**CHALLENGE**
Each line from the one containing "spots = [face.location" through the one containing "cad_parts[node].hide_render = cad_parts[node].hide_viewport" must be echoed exactly, endpoints included, and every other line omitted.
## Begin
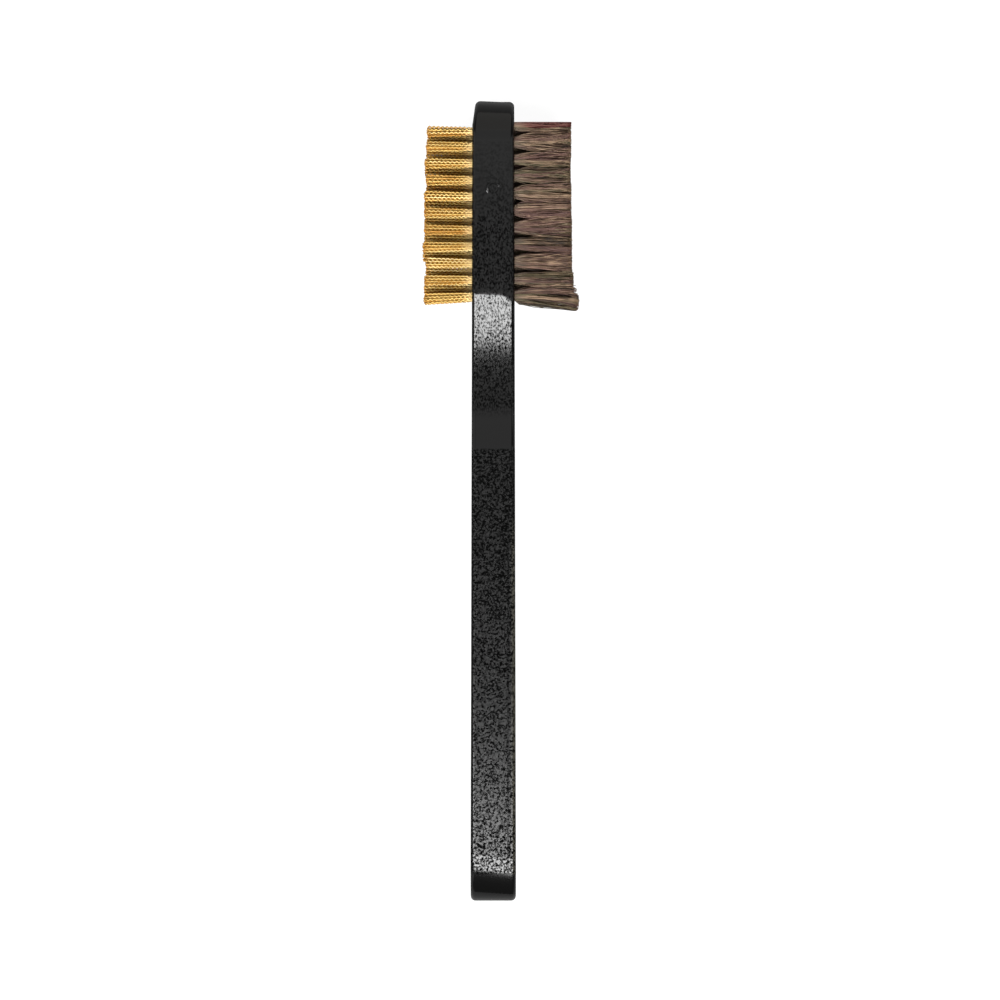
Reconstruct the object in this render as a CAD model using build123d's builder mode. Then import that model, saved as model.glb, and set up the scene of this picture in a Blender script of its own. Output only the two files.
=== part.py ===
"""Two-sided suede brush: crimped brass wire on one wide face of the head, brown hair on the other.

The brush lies on its side. X runs through the handle's thickness, brass towards -X and hair
towards +X. Y runs along the handle, with the head at +Y. Z is up, across the handle's width.
The origin is on the lower side of the head, which rests on the table, level with the middle of
the brass rows. Lengths are in millimetres.
"""

import os
from math import radians, tan

from build123d import *

# Rows of tufts on the two wide faces of the head
rows = 11
columns = 4
brass_row_pitch = 3.70
hair_row_pitch = 3.78
column_pitch = 3.70
hair_start_lead = 1.10

# Handle: a flat bar, thicker towards the butt, with a waist below the head
head_width = 18.0
tip_thickness = 9.30
butt_thickness = 10.05
tip_overhang = 6.60
neck_gap = 0.65
waist_length = 33.0
waist_depth = 1.90
waist_blend_radius = 8.0
grip_length = 89.5
butt_shoulder_radius = 14.0
butt_shoulder_angle = 33.0
edge_radius = 1.10

# Gate mark on the upper side of the head
gate_radius = 1.30
gate_depth = 0.22
gate_nub_radius = 0.50
gate_nub_height = 0.14
gate_from_field_middle = 5.80

# Tuft holes and the flat anchors driven into them
hole_radius = 1.15
hole_sides = 8
hole_depth = 3.90
anchor_thickness = 0.40
anchor_height = 1.40
anchor_bite = 0.28
fold_height = 0.80
root_gap = 0.02

# Strands
brass_length = 10.30
hair_length = 12.30
brass_strand_width = 0.58
hair_strand_width = 0.54
strand_ring_radius = 0.71
brass_tip_ring_radius = 1.08
hair_tip_ring_radius = 1.25
strand_sink = 0.30

# How far each row leans towards the tip of the head, and how far it stands proud, as shares of
# its length, from the first row at the tip of the head to the last at the neck
brass_lean_shares = (-0.010, 0.010, 0.0, -0.005, 0.015, 0.010, 0.0, -0.010, 0.010, -0.012, -0.045)
brass_reach_shares = (-0.04, -0.03, -0.01, 0.0, 0.0, 0.0, 0.01, 0.045, 0.01, 0.01, 0.01)
hair_lean_shares = (0.020, -0.010, 0.012, -0.012, 0.010, -0.016, 0.012, -0.010, 0.0, -0.025, -0.105)
hair_reach_shares = (0.0, 0.0, -0.01, -0.01, 0.0, 0.0, 0.01, 0.01, 0.01, 0.05, 0.12)
strand_spokes = ((0, 0), (1, 0), (0, 1), (-1, 0), (0, -1))
strand_reach_share = 0.035
strand_stray_share = 0.012
golden_share = 0.618034

# Cuts run this far past the surfaces they open
overrun = 1.0

# Places along the brush that follow from the sizes above
half_width = head_width / 2
brass_start = (rows - 1) * brass_row_pitch / 2
hair_start = brass_start + hair_start_lead
tip_end = brass_start + tip_overhang
tip_round_start = tip_end - half_width
waist_start = -brass_start - neck_gap
waist_middle = waist_start - waist_length / 2
waist_end = waist_start - waist_length
grip_end = waist_end - grip_length
taper_slope = (butt_thickness - tip_thickness) / 2 / (tip_end - grip_end)
field_half_thickness = tip_thickness / 2 + taper_slope * tip_end

# The two wide faces: x runs towards the tip of the head, z out along the tufts
brass_face = Plane(
    origin=(-field_half_thickness, 0, half_width),
    x_dir=(taper_slope, 1, 0),
    z_dir=(-1, taper_slope, 0),
)
hair_face = Plane(
    origin=(field_half_thickness, 0, half_width),
    x_dir=(-taper_slope, 1, 0),
    z_dir=(1, taper_slope, 0),
)

os.makedirs("parts", exist_ok=True)


def export(part, name):
    """Writes one finished piece under its own name."""
    part.label = name
    export_step(part, f"parts/{name}.step")


def at_depth(edges, depth):
    """The edges that lie this far in from the brass face."""
    return [
        edge
        for edge in edges
        if abs(brass_face.to_local_coords(edge.center()).Z + depth) < root_gap
    ]


def row_places(face, row, start, pitch):
    """The tuft centres of one row on its face: four staggered columns, the upper one first.

    Every second column stands half a pitch further down the handle, so it has no tuft in the
    last row.
    """
    places = []
    for column in range(columns):
        staggered = column % 2 == 1
        if staggered and row == rows - 1:
            continue
        along = start - row * pitch - (pitch / 2 if staggered else 0)
        upward = column_pitch * ((columns - 1) / 2 - column)
        places.append((along, upward * face.y_dir.Z))
    return places


def uneven(count):
    """A steady scatter between -1 and 1, the same on every run."""
    return 2 * ((count * golden_share) % 1) - 1


def strand(face, foot, head, width):
    """One four-sided strand that leans from its foot, sunk in the tuft's root, to its head."""
    start = face.from_local_coords(Vector(foot))
    rise = face.from_local_coords(Vector(head)) - start
    with BuildPart(mode=Mode.PRIVATE) as one:
        with BuildSketch(Plane(origin=start, x_dir=face.x_dir, z_dir=face.z_dir)):
            Rectangle(width, width)
        extrude(amount=rise.length, dir=rise.normalized())
    return one.part


def tuft_strands(face, place, first_count, length, lean, width, tip_ring):
    """The five strands of a tuft: one in the middle and four round it, spreading to their tips."""
    strands = []
    for number, (spoke_x, spoke_y) in enumerate(strand_spokes):
        count = first_count + number
        foot = (
            place[0] + spoke_x * strand_ring_radius,
            place[1] + spoke_y * strand_ring_radius,
            -strand_sink,
        )
        stray = strand_stray_share * length
        head = (
            place[0] + spoke_x * tip_ring + lean * length + stray * uneven(count),
            place[1] + spoke_y * tip_ring + stray * uneven(3 * count),
            length * (1 + strand_reach_share * uneven(2 * count)),
        )
        strands.append(strand(face, foot, head, width))
    return strands


# The packed root of a tuft fills its hole, and a window across it holds the anchor.
anchor_length = 2 * (hole_radius + anchor_bite)
anchor_middle = -hole_depth + fold_height + anchor_height / 2
with BuildPart() as root:
    with BuildSketch(Plane.XY.offset(-hole_depth + root_gap)):
        RegularPolygon(hole_radius - root_gap, hole_sides, rotation=180 / hole_sides)
    extrude(amount=hole_depth - root_gap)
    with BuildSketch(Plane.YZ):
        with Locations((0, anchor_middle)):
            Rectangle(anchor_length, anchor_height + 2 * root_gap)
    extrude(amount=anchor_thickness / 2 + root_gap, both=True, mode=Mode.SUBTRACT)

# One anchor, standing on edge across the handle
with BuildPart() as anchor:
    with BuildSketch(Plane.YZ):
        with Locations((0, anchor_middle)):
            Rectangle(anchor_length - 2 * root_gap, anchor_height)
    extrude(amount=anchor_thickness / 2, both=True)

# Handle: one half is the plan outline carried in from the brass face to the parting plane, which
# runs along the middle of the thickness, and the other half is its mirror image. The round along
# its rim is three flat bands, each laid against the arc of the edge radius.
rim_bevel = edge_radius * (1 - tan(radians(45 / 2)))
rim_ease = edge_radius * (tan(radians(45 / 2)) - tan(radians(45 / 4)))
with BuildPart() as handle:
    with BuildSketch(brass_face) as plan:
        with BuildLine():
            CenterArc((tip_round_start, 0), half_width, 0, 90)
            Line((tip_round_start, half_width), (waist_start, half_width))
            ThreePointArc(
                (waist_start, half_width),
                (waist_middle, half_width - waist_depth),
                (waist_end, half_width),
            )
            Line((waist_end, half_width), (grip_end, half_width))
            shoulder = JernArc(
                start=(grip_end, half_width),
                tangent=(-1, 0),
                radius=butt_shoulder_radius,
                arc_size=butt_shoulder_angle,
            )
            inward = shoulder % 1
            JernArc(
                start=shoulder @ 1,
                tangent=inward,
                radius=(shoulder @ 1).Y / -inward.X,
                arc_size=90 - butt_shoulder_angle,
            )
            mirror(about=Plane.XZ)
        make_face()
        waist_corners = [
            corner
            for corner in plan.vertices()
            if min(abs(corner.X - waist_start), abs(corner.X - waist_end)) < root_gap
        ]
        fillet(waist_corners, radius=waist_blend_radius)
    extrude(amount=-(butt_thickness / 2 + overrun))
    chamfer(at_depth(edges(), 0), length=rim_bevel)
    chamfer(at_depth(edges(), 0) + at_depth(edges(), rim_bevel), length=rim_ease)
    split(bisect_by=Plane.YZ, keep=Keep.BOTTOM)
    mirror(about=Plane.YZ)

    # Blind holes, each with the slit that its anchor cuts on the way in
    for face, start, pitch in (
        (brass_face, brass_start, brass_row_pitch),
        (hair_face, hair_start, hair_row_pitch),
    ):
        places = [place for row in range(rows) for place in row_places(face, row, start, pitch)]
        with BuildSketch(face):
            with Locations(places):
                RegularPolygon(hole_radius, hole_sides, rotation=180 / hole_sides)
        extrude(amount=-hole_depth, mode=Mode.SUBTRACT)
        with BuildSketch(face):
            with Locations(places):
                Rectangle(anchor_thickness + 2 * root_gap, anchor_length)
        extrude(amount=-(hole_depth - fold_height), mode=Mode.SUBTRACT)

    # Gate mark: a shallow dish with the trimmed gate standing in it
    with BuildSketch(Plane.XY.offset(head_width)):
        with Locations((0, gate_from_field_middle)):
            Circle(gate_radius)
    extrude(amount=-gate_depth, mode=Mode.SUBTRACT)
    with BuildSketch(Plane.XY.offset(head_width - gate_depth)):
        with Locations((0, gate_from_field_middle)):
            Circle(gate_nub_radius)
    extrude(amount=gate_nub_height)
export(handle.part, "handle")

# Tufts and anchors, one node for each row of tufts and one for each row of anchors
for side, face, start, pitch, length, leans, reaches, width, tip_ring in (
    (
        "brass",
        brass_face,
        brass_start,
        brass_row_pitch,
        brass_length,
        brass_lean_shares,
        brass_reach_shares,
        brass_strand_width,
        brass_tip_ring_radius,
    ),
    (
        "hair",
        hair_face,
        hair_start,
        hair_row_pitch,
        hair_length,
        hair_lean_shares,
        hair_reach_shares,
        hair_strand_width,
        hair_tip_ring_radius,
    ),
):
    for row in range(rows):
        places = row_places(face, row, start, pitch)
        spots = [face.location * Location((along, across, 0)) for along, across in places]
        strands = []
        for column, place in enumerate(places):
            first_count = (row * columns + column) * len(strand_spokes)
            reach = length * (1 + reaches[row])
            strands += tuft_strands(
                face, place, first_count, reach, leans[row], width, tip_ring
            )
        with BuildPart() as tuft_row:
            with Locations(spots):
                add(root.part)
            add(strands)
        export(tuft_row.part, f"{side}_tuft_row_{row + 1:02d}")
        with BuildPart() as anchor_row:
            with Locations(spots):
                add(anchor.part)
        export(anchor_row.part, f"{side}_anchor_row_{row + 1:02d}")
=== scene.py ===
"""Dresses the two-sided suede brush: a moulded black handle, crimped brass wire and brown hair.

The brush lies on its narrow side. X runs through the handle's thickness, brass towards -X and
hair towards +X. Y runs along the handle, with the head at +Y. Z is up. Lengths are in metres.
"""

from math import asin, cos, pi, radians, sin, sqrt

import bmesh
import bpy
import numpy as np
from bpy.props import FloatProperty, FloatVectorProperty, IntProperty, PointerProperty
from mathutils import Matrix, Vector


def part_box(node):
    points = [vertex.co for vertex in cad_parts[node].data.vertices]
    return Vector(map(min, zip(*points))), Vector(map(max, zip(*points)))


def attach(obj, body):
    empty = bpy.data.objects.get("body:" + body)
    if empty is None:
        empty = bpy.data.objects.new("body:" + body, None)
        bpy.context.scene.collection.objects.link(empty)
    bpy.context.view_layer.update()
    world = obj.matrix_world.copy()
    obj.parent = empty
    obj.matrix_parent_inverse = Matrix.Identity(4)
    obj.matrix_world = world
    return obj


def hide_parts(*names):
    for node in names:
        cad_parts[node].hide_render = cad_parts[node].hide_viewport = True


bl_info = {
    "name": "Suede Brush",
    "version": (1, 0, 0),
    "blender": (4, 5, 0),
    "location": "View3D > Sidebar > Suede Brush",
    "description": "Builds the handle, wires, hair and studio of a two-sided suede brush",
    "category": "Object",
}

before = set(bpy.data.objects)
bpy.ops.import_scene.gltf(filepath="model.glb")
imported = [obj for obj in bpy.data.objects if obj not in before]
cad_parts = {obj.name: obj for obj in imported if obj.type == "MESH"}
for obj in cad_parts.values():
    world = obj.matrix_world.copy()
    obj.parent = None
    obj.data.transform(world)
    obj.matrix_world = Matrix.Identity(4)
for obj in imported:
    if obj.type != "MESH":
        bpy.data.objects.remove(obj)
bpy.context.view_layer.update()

MM = 0.001
SIDES = {"brass": -1, "hair": 1}

# Places read from the fixed frame
handle_low, handle_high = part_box("handle")
tip_end = handle_high.y
butt_end = handle_low.y
half_width = (handle_high.z - handle_low.z) / 2
middle_height = handle_low.z + half_width

# The handle's plan, as the frame has it
tip_half_thickness = 4.65 * MM
taper_slope = 0.00225
neck_start = -19.15 * MM
waist_length = 33.0 * MM
waist_depth = 1.90 * MM
waist_blend_radius = 8.0 * MM
shoulder_radius = 14.0 * MM
shoulder_angle = radians(33.0)
# The brass face draws in a little towards the tip
tip_slant = 0.11
tip_slant_start = 18.5 * MM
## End
**FINISHED TASK**
        spots = [face.location * Location((along, across, 0)) for along, across in places]
        strands = []
        for column, place in enumerate(places):
            first_count = (row * columns + column) * len(strand_spokes)
            reach = length * (1 + reaches[row])
            strands += tuft_strands(
                face, place, first_count, reach, leans[row], width, tip_ring
            )
        with BuildPart() as tuft_row:
            with Locations(spots):
                add(root.part)
            add(strands)
        export(tuft_row.part, f"{side}_tuft_row_{row + 1:02d}")
        with BuildPart() as anchor_row:
            with Locations(spots):
                add(anchor.part)
        export(anchor_row.part, f"{side}_anchor_row_{row + 1:02d}")
=== scene.py ===
"""Dresses the two-sided suede brush: a moulded black handle, crimped brass wire and brown hair.

The brush lies on its narrow side. X runs through the handle's thickness, brass towards -X and
hair towards +X. Y runs along the handle, with the head at +Y. Z is up. Lengths are in metres.
"""

from math import asin, cos, pi, radians, sin, sqrt

import bmesh
import bpy
import numpy as np
from bpy.props import FloatProperty, FloatVectorProperty, IntProperty, PointerProperty
from mathutils import Matrix, Vector


def part_box(node):
    points = [vertex.co for vertex in cad_parts[node].data.vertices]
    return Vector(map(min, zip(*points))), Vector(map(max, zip(*points)))


def attach(obj, body):
    empty = bpy.data.objects.get("body:" + body)
    if empty is None:
        empty = bpy.data.objects.new("body:" + body, None)
        bpy.context.scene.collection.objects.link(empty)
    bpy.context.view_layer.update()
    world = obj.matrix_world.copy()
    obj.parent = empty
    obj.matrix_parent_inverse = Matrix.Identity(4)
    obj.matrix_world = world
    return obj


def hide_parts(*names):
    for node in names:
        cad_parts[node].hide_render = cad_parts[node].hide_viewport = True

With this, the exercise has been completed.